MATERIAL PROVIDED:
>>
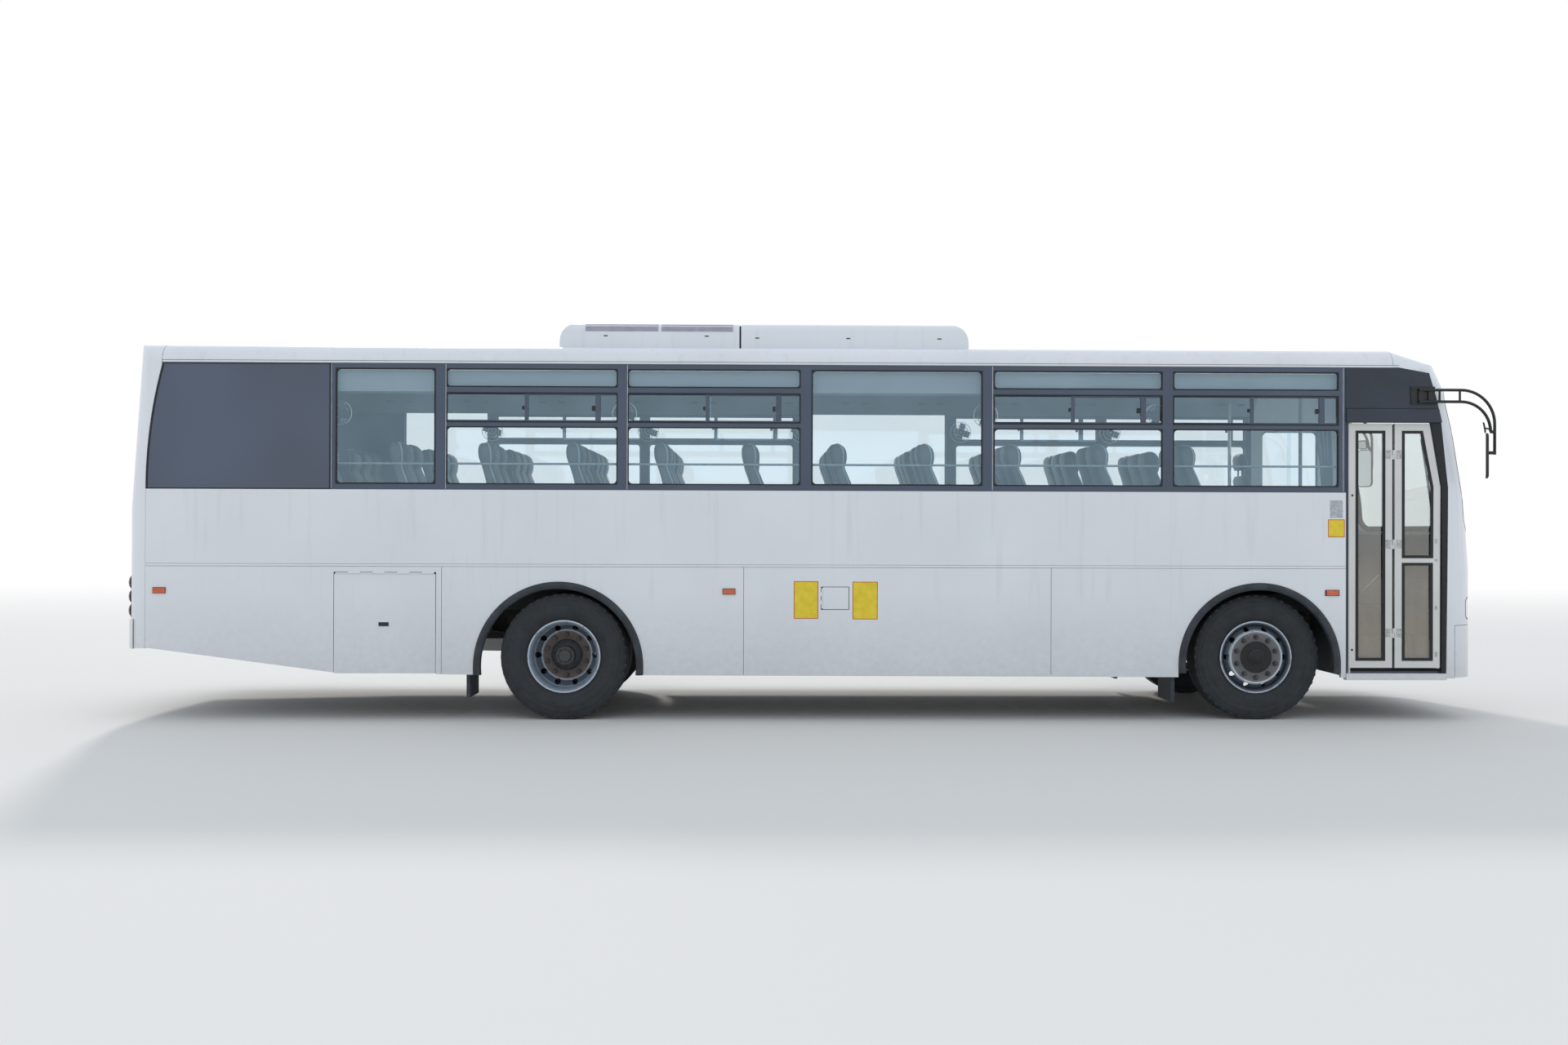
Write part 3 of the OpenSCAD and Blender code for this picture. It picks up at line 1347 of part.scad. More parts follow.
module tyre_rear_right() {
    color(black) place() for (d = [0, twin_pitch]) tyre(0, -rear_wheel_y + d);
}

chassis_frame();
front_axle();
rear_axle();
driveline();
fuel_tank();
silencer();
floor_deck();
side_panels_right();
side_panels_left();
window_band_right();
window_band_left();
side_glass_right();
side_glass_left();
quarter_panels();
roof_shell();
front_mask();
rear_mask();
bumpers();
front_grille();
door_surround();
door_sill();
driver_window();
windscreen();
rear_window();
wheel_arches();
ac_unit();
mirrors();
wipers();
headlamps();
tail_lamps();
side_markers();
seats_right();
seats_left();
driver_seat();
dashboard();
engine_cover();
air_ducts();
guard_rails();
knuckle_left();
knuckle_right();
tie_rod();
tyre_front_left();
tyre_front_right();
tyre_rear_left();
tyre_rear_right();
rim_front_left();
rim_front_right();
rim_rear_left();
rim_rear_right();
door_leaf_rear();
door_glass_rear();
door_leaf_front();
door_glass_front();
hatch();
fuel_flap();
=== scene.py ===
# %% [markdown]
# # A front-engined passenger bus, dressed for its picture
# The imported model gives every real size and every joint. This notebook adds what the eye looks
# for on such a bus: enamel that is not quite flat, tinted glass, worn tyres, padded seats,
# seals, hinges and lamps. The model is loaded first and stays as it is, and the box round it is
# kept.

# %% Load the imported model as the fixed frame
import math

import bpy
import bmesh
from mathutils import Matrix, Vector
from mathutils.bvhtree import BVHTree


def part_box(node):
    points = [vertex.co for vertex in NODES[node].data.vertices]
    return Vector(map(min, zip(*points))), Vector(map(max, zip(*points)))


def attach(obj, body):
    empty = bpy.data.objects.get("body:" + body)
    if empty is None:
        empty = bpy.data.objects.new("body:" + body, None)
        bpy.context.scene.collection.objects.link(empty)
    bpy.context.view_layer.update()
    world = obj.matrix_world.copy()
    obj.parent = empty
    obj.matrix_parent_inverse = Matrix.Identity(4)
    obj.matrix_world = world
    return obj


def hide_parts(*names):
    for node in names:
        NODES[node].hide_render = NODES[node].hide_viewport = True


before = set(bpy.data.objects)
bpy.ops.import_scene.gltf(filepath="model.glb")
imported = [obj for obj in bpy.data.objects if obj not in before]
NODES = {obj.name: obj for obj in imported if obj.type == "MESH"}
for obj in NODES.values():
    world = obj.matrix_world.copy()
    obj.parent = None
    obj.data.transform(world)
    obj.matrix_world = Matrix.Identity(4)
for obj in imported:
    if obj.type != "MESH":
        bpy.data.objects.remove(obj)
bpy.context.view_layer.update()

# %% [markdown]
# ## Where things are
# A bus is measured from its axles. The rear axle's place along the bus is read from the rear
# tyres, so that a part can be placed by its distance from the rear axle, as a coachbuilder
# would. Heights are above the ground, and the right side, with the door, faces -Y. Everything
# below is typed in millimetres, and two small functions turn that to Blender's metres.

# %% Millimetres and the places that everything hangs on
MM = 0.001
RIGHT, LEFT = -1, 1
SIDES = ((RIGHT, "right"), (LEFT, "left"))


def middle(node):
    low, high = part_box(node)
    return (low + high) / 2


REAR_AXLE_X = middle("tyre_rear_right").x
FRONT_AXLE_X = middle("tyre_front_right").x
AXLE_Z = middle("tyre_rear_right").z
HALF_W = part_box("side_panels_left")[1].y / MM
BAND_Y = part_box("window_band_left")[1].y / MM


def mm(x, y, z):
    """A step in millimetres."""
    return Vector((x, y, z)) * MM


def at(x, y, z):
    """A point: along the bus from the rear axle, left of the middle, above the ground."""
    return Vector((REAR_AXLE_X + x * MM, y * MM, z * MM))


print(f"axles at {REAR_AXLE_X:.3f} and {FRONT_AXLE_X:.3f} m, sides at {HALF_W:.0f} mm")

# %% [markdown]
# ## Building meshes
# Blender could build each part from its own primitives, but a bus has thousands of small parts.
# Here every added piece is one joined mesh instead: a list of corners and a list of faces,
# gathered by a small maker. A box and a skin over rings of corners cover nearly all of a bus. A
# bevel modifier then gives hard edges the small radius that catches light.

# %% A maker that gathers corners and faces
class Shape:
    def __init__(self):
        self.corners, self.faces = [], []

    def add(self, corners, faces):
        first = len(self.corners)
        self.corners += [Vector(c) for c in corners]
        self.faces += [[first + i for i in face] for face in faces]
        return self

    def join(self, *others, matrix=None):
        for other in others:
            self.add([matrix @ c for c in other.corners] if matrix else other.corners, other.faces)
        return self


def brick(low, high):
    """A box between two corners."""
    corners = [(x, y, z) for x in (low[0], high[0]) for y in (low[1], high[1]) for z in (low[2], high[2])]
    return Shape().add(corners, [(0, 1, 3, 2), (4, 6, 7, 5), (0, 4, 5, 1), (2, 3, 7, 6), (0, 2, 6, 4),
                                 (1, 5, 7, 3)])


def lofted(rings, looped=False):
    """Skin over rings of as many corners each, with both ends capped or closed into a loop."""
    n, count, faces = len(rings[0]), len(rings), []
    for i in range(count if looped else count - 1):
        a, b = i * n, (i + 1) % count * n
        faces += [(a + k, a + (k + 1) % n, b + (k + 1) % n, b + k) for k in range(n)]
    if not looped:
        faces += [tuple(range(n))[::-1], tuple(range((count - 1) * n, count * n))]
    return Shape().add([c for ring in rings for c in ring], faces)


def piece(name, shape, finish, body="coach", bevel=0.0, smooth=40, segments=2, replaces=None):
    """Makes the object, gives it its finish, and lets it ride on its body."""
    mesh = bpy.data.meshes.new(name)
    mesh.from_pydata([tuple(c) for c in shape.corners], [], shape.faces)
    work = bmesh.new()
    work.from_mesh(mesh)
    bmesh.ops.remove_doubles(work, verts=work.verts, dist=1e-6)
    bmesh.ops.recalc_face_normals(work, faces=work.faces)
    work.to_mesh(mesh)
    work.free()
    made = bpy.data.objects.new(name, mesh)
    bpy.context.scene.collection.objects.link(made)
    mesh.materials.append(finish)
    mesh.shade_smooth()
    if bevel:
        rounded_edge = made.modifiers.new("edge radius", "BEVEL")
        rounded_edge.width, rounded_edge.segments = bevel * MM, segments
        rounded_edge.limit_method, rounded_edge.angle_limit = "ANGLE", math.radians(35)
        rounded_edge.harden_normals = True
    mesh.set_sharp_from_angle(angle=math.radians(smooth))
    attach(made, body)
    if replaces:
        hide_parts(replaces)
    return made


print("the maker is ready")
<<
WHAT TO WORK ON:
Extract verbatim only those lines that run from the line with "chassis_frame();" to the line with "for node in", inclusive.

SOLVED PROBLEM:
chassis_frame();
front_axle();
rear_axle();
driveline();
fuel_tank();
silencer();
floor_deck();
side_panels_right();
side_panels_left();
window_band_right();
window_band_left();
side_glass_right();
side_glass_left();
quarter_panels();
roof_shell();
front_mask();
rear_mask();
bumpers();
front_grille();
door_surround();
door_sill();
driver_window();
windscreen();
rear_window();
wheel_arches();
ac_unit();
mirrors();
wipers();
headlamps();
tail_lamps();
side_markers();
seats_right();
seats_left();
driver_seat();
dashboard();
engine_cover();
air_ducts();
guard_rails();
knuckle_left();
knuckle_right();
tie_rod();
tyre_front_left();
tyre_front_right();
tyre_rear_left();
tyre_rear_right();
rim_front_left();
rim_front_right();
rim_rear_left();
rim_rear_right();
door_leaf_rear();
door_glass_rear();
door_leaf_front();
door_glass_front();
hatch();
fuel_flap();
=== scene.py ===
# %% [markdown]
# # A front-engined passenger bus, dressed for its picture
# The imported model gives every real size and every joint. This notebook adds what the eye looks
# for on such a bus: enamel that is not quite flat, tinted glass, worn tyres, padded seats,
# seals, hinges and lamps. The model is loaded first and stays as it is, and the box round it is
# kept.

# %% Load the imported model as the fixed frame
import math

import bpy
import bmesh
from mathutils import Matrix, Vector
from mathutils.bvhtree import BVHTree


def part_box(node):
    points = [vertex.co for vertex in NODES[node].data.vertices]
    return Vector(map(min, zip(*points))), Vector(map(max, zip(*points)))


def attach(obj, body):
    empty = bpy.data.objects.get("body:" + body)
    if empty is None:
        empty = bpy.data.objects.new("body:" + body, None)
        bpy.context.scene.collection.objects.link(empty)
    bpy.context.view_layer.update()
    world = obj.matrix_world.copy()
    obj.parent = empty
    obj.matrix_parent_inverse = Matrix.Identity(4)
    obj.matrix_world = world
    return obj


def hide_parts(*names):
    for node in names:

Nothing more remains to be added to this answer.